Notice for Mary, she chose holiness first, but happiness didn't follow, because we hear in the Gospel the prophet says to her, "In your heart, Mary, a sword shall pierce." Mary would experience pain by giving her child to God. Holiness would not ultimately lead, in all cases, to happiness. I'm sure there were many happy occasions for Mary, but she's known as the sorrowful mother because holiness came first.
So the truth is, for all of us, that's the order, the priority that we ought to have with our families: Holy, healthy and happy. We want all three. And hopefully we do have all three, but they have to come in order.

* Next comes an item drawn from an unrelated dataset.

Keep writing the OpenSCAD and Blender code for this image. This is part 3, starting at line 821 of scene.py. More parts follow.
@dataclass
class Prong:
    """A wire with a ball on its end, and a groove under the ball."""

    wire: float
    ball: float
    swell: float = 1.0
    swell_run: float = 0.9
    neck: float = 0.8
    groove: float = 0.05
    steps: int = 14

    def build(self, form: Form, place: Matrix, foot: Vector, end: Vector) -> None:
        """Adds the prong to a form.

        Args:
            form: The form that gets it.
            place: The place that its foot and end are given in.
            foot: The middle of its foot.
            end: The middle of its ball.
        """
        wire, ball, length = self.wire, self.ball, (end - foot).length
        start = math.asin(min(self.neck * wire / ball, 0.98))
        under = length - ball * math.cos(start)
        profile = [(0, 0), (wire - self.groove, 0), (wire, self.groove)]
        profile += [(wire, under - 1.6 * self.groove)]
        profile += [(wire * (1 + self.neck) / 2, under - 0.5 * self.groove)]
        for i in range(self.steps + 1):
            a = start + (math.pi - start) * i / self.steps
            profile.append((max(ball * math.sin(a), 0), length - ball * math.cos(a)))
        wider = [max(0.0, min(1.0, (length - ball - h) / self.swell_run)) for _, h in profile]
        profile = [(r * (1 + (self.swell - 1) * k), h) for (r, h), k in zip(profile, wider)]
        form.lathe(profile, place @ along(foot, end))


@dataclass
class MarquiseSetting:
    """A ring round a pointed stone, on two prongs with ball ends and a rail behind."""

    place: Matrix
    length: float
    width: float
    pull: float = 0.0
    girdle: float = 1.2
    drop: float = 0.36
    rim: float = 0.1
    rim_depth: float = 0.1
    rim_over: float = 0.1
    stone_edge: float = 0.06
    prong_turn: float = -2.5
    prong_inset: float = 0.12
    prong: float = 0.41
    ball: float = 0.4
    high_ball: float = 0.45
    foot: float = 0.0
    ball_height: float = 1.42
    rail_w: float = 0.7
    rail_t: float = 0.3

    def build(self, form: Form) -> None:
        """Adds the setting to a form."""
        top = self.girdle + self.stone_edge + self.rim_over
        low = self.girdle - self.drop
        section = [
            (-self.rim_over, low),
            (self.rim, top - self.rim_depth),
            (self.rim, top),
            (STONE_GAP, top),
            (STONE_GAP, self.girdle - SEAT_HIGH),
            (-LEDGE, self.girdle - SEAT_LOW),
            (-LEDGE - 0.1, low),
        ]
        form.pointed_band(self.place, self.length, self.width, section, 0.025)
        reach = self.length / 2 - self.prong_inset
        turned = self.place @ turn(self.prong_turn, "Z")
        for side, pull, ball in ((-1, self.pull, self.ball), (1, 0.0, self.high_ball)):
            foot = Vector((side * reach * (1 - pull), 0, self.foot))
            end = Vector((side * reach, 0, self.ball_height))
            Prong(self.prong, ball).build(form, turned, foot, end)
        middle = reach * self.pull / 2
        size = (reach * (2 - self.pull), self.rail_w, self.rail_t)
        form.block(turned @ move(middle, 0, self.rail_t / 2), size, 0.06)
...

And sometimes healthiness and happiness don't happen, but holiness can always happen.
And just as Mark Wahlberg had been living a horrible life, and he was saved and kind of turned back to God, his whole life changed and he took once more that role of being the spiritual father of the family. He's the one that insists that Christmas really is about Christ. He's the one that insists on daily prayer and going to mass together as a family and really focusing on what Christmas is really about. He's the one that goes on a talk show and says, "Merry Christmas" when everybody else says "Happy Holidays." Something has changed in him.
So for all of us, in order for us to have holy families, we truly do need to keep our priorities in order. I think we can do that by Sunday mass, maybe even daily mass, and by at least daily prayer by taking ten minutes, getting down on our knees as we start our day and asking God to help make us and our families holy, happy and healthy.